Unterdarching feiert nach zehn Jahren wieder Trauung mit vertauschten Rollen
Nur alle zehn Jahre feiern die Unterdarchinger die legendäre Bettelhochzeit. Jetzt war es wieder soweit.
Unterdarching – Es war eine große, standesgemäße Feierlichkeit, als sich am Samstag vor stattlicher Kulisse in Unterdarching „beim Stempfl aufm Misthaufen“ Luna Ur-Anus Bugglspritza von DrentamBoch und ihr Bräutigam, der Buffn-Paule, Stromprinz von Nebam Schloss, das Ja-Wort gaben. Das ganze Dorf war auf den Beinen, und wer es schaffte, die Böllerschüsse zu nachtschlafender Zeit zu ignorieren und auch die Morgensuppe beim Wirt noch ausgelassen hatte, war spätestens zur Vermählung um 11.11 Uhr dem Anlass entsprechend herausgeputzt, um den feierlichen Höhepunkt der Bettelhochzeit nicht zu verpassen. Schließlich gibt es die nur alle zehn Jahre im Ort – und das will ausgiebig gefeiert sein.
„Höchstfeine Herren und ganz fesche Bienen“ hatte der Hochzeitslader beim Stempfl begrüßt, und in der Tat waren nicht nur das Brautpaar und dessen engster „Familienkreis“ sauber zurechtgemacht. Da stöckelten feine „Damen“ auf hochhackigen Schuhen, die muskulösen Männer-Wadl glatt rasiert unter hauchdünnen Strümpfen. Elegante Kleider, fesche Dirndl, knappe Röcke und auffallend viel Pelz trugen die, die für einen Tag die Weiberleut mimten und vor allem das ungewohnte Schuhwerk tapfer trugen. Die Wahl-Mannsbilder hatten es da bequemer – nur ein bissl frisch, wenn sie sich für die Kurze entschieden hatten.

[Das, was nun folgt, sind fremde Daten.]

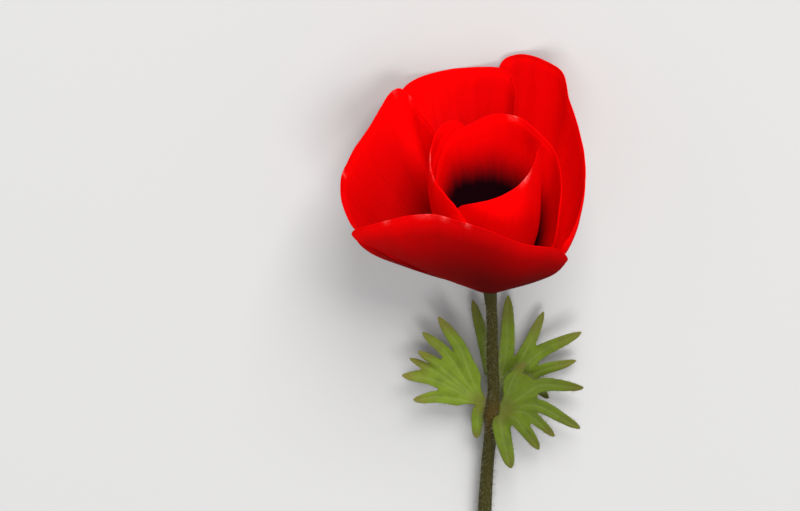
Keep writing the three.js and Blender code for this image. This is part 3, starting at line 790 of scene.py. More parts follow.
class Finish:
    """A material under construction, with its Principled shader as the surface."""

    def __init__(self, name, constants):
        self.material = bpy.data.materials.new(name)
        self.material.use_nodes = True
        self.tree = self.material.node_tree
        self.shader = self.tree.nodes["Principled BSDF"]
        self.set(constants)

    def feed(self, socket, value):
        """Links a Shade to a socket, or sets the socket to a number or colour."""
        if isinstance(value, Shade):
            self.tree.links.new(value.socket, socket)
        elif socket.type == "RGBA":
            socket.default_value = (*value, 1)
        else:
            socket.default_value = value

    def set(self, inputs):
        """Feeds the Principled shader's own sockets, by name."""
        for key, value in inputs.items():
            self.feed(self.shader.inputs[key], value)

    def node(self, kind, settings=None, sockets=None, output=None):
        """Any node: its settings first, then its sockets, by name or number."""
        node = self.tree.nodes.new(kind)
        for key, value in (settings or {}).items():
            setattr(node, key, value)
        enabled = [socket for socket in node.inputs if socket.enabled]
        names = {socket.name: socket for socket in enabled}
        for key, value in (sockets or {}).items():
            self.feed(enabled[key] if isinstance(key, int) else names[key], value)
        usual = next(socket for socket in node.outputs if socket.enabled)
        return Shade(self, node.outputs[output] if output else usual)

    def value(self, name):
        """A number that the mesh holds at each point."""
        return self.node("ShaderNodeAttribute", {"attribute_name": name}, output="Fac")

    def place(self, x, y, z=0):
        return self.node("ShaderNodeCombineXYZ", None, {"X": x, "Y": y, "Z": z})

    def noise(self, vector, scale=1, detail=2, roughness=0.5):
        sockets = {"Vector": vector, "Scale": scale, "Detail": detail, "Roughness": roughness}
        return self.node("ShaderNodeTexNoise", None, sockets)

    def grain(self, scale, detail=2, roughness=0.5):
        """Noise through the object's own space, with this many spots a metre."""
        place = self.node("ShaderNodeTexCoord", output="Object")
        return self.noise(place, scale, detail, roughness)

    def blend(self, share, first, second):
        """A mix of two colours."""
        sockets = {"Factor": share, "A": first, "B": second}
        return self.node("ShaderNodeMix", {"data_type": "RGBA"}, sockets)

    def bump(self, height, distance, strength):
        sockets = {"Height": height, "Distance": distance, "Strength": strength}
        return self.node("ShaderNodeBump", None, sockets)

    def shine_through(self, colour, share):
        """Lets light from behind through, by a Translucent shader mixed in."""
        surface = Shade(self, self.shader.outputs["BSDF"])
        thin = self.node("ShaderNodeBsdfTranslucent", None, {"Color": colour})
        both = self.node("ShaderNodeMixShader", None, {0: share, 1: surface, 2: thin})
        self.feed(self.tree.nodes["Material Output"].inputs["Surface"], both)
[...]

Es sollte ein angemessen feierliches Zeremoniell werden, als dann endlich alle ihre Plätze eingenommen hatten. Die Brautmutter, „gwampert, aber ned fett“. Die Ehrenmutter, die mit einem Hupfer à la Otto Walkes die Begrenzung aus Strohballen überschritt. Die beiden properen Buben Forsti und Furrti, die die Braut in die Familie mit einbrachte, und natürlich die Hochzeiter, denen nicht nur die Gemeindebewohner, sondern auch die Burschenvereine aus der Nachbarschaft ihre „oreidige Aufwartung“ machten.
Die Blaskapelle Unterdarching, die sich recht farbenfroh rund um die große Trommel am höchsten Punkt der Tennenbrücke positioniert hatte, gab den musikalischen Rahmen und beeindruckte dabei, wie elegant man Misstöne einfließen lassen kann, bei denen das Publikum jedes Mal mit einem „ja, ghört denn des so?“ zuckte. Nicht minder virtuos sollte später der Kirchenchor aus vollen Kehlen ansetzen, nachdem sich der Chorleiter ob der Ungeheuerlichkeit gefasst hatte, dass keiner der Hochzeitsgäste sein Gotteslob mitgebracht hatte. So mussten sie selbst durch Lautstärke wettmachen, was an Stimmgewalt aus den Reihen fehlte, und ließen sich nicht lange bitten, als neben schallendem Gelächter der Wunsch nach einer Zugabe kam, die sie samt Choreografie wie bei einem Gospelchor hinlegten.
Das Brautpaar, das bei einer Klangschalen-Therapie zueinander gefunden hat, strahlte sich da schon glücklich an, nachdem es gelobt hatte zu „einer langen und scheinheiligen Ehe“ bereit zu sein und sich so lange zu vermehren, „wie es sich durch Kindergeld und sonstige Fördergelder rentiert“. Die ihrem Sprachduktus nach direkt auf dem Traumschiff Surprise ausgebildete Standesbeamtin war erleichtert, das Zeremoniell zu einem feierlichen Ende gebracht zu haben. Auch wenn sie zwischendurch das applaudierende Publikum ermahnen musste, man könne nicht bei jedem „Ja“ so einen Zinnober machen.
So machte sich der Festzug bester Dinge wieder auf den Rückweg zum Hochzeitsschmaus im Kirchenwirt, wo der festliche Tag noch lange nicht endete.